A 40-pound bow is a good middle-ground for most adults and is usually the minimum draw weight required for bowhunting in most states. If you are buying for bowhunting, be sure to check your local hunting regulations before buying a bow. This is also a good draw weight for target shooting, although some target archers will go for a lower weight to avoid fatigue.
The good news is that compound bows are usually made to have an adjustable draw weight range, so you can take it to an archery shop to have it increased or decreased, just not in huge ranges like 10lbs up to 75lbs.
Determine Draw Length
Draw length is generally easier to determine than draw weight and is based on the archer’s physical upper-body dimensions. Your approximate draw length is measured by taking your full wingspan (arms outstretched and going from fingertip to fingertip) and dividing that by 2.5. This refers to the distance between the grip and the string when at a full draw.

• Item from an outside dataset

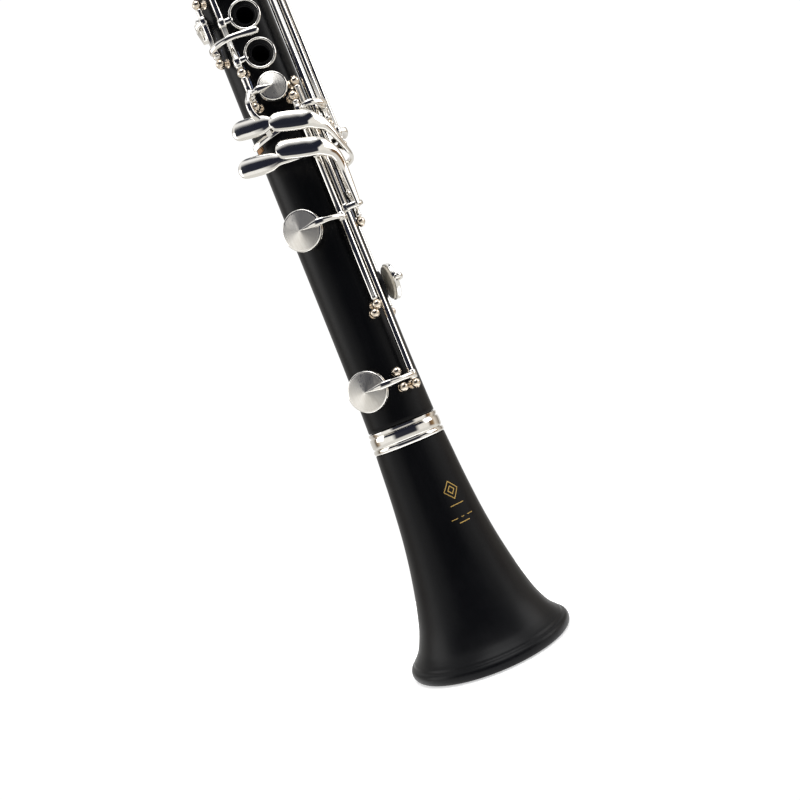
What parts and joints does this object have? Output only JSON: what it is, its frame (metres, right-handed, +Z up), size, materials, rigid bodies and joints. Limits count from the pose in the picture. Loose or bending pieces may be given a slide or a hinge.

On a compound bow, the draw length can be adjusted by a qualified professional using specialized equipment like a bow press. Some bows have an adjustable draw length system that doesn’t require a bow press, but it’s still helpful to consult a professional while you’re still a beginner.
Axle-To-Axle Length
This measurement is the distance between the bow’s cams. The biggest factors in this measurement are that the shorter ones are more maneuverable in tight quarters like a treestand or hunting blind. Longer ones typically make for longer shots, so can be better for target shooting or wide, open spaces.
What kind of compound bow is best for a beginner?
There really isn’t a one-size-fits-all compound bow. You have to take into account the beginner’s physical size and strength and their primary intended use for the bow. For kids, many of the beginner’s bows on the market will have very low draw weights and short draw lengths to accommodate a smaller frame. Like pretty much anything, a kid will eventually outgrow it and need to go up a size or two. Also, those low draw weights probably won’t be legal for hunting, but if you have an aspiring bowhunter, all of the practice with a beginner’s model will pay off and you can gradually work them up to a 40-pounder.